Jesus has performed Messianic deeds, but he still doesn’t completely fit Israel’s expectations of the Messiah. Perhaps that question troubled John; we know that it agitated Jesus’ own Apostles, who saw and heard his teaching, right up until he ascended into heaven. The one whom “my messenger” is to prepare the way for in Malachi is described as inaugurating a “day of his coming” that “who can endure?” “Who can stand firm when he appears? For he will be like a refiner’s fire, like fuller’s lye. He will sit refining and purifying silver and he will purify the Levites” (Malachi 3:2-3). Perhaps it wasn’t just the “Sons of Thunder,” James and John, who were expecting more celestial fireworks from the Messiah.

Decorative art like Hafner’s can be found frequently in the many churches of southern Germany, in Baden-Württemberg and Bavaria, and in Austria’s Tirol region. Hafner himself was a prodigious artist of such scenes in his day. Slightly earlier but more distinguished contemporaries of such ceiling artwork in the region were the Asam Brothers.

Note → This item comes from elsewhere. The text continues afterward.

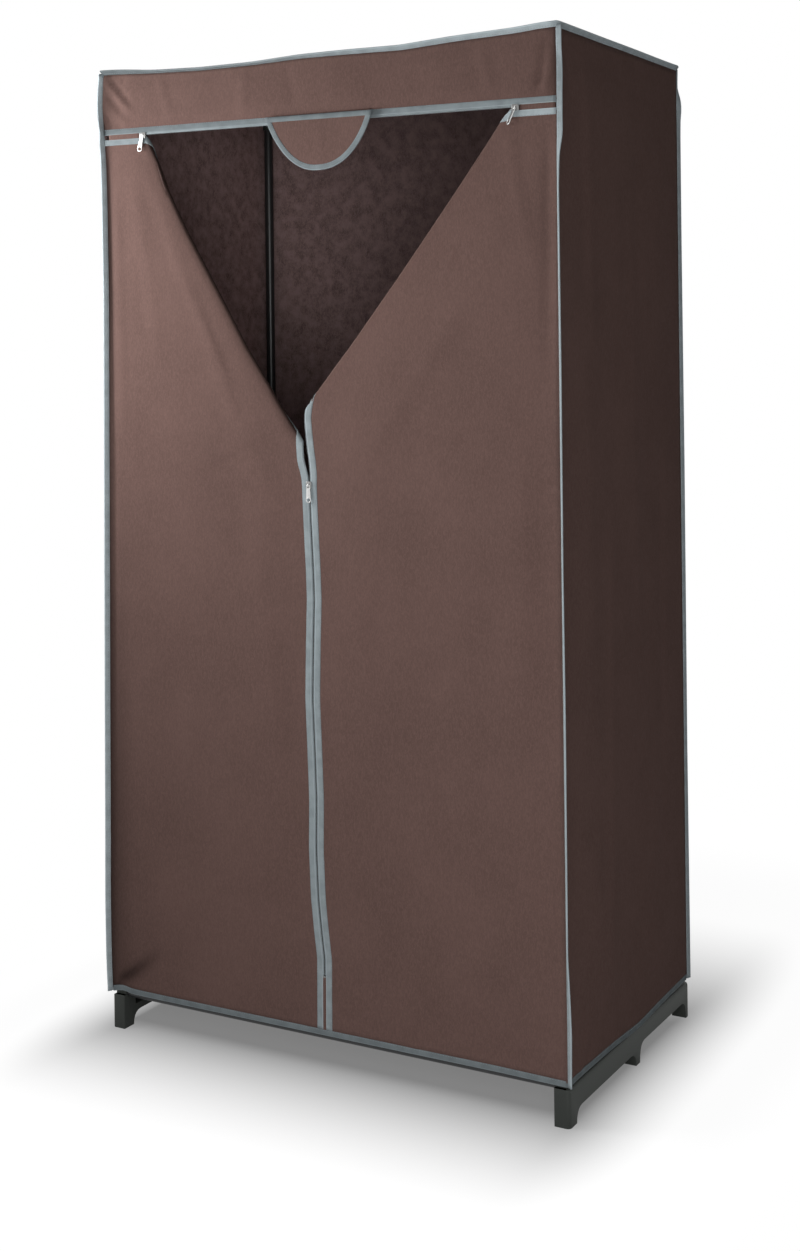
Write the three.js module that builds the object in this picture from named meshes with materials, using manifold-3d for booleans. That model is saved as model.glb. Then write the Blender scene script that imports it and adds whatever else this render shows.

Jesus gives evidence today of whom he is and what his mission is. John testified to him and to God’s Law — to the dignity of marriage and against its profanation — even at the cost of his own life. What is my response? John, in jail and peril for his life, still is far more concerned with knowing who Jesus is? Do I feel such urgency? What do I need to do this Advent to kindle that fire? Why not ask St. John the Baptist, the patron of repentance, for help?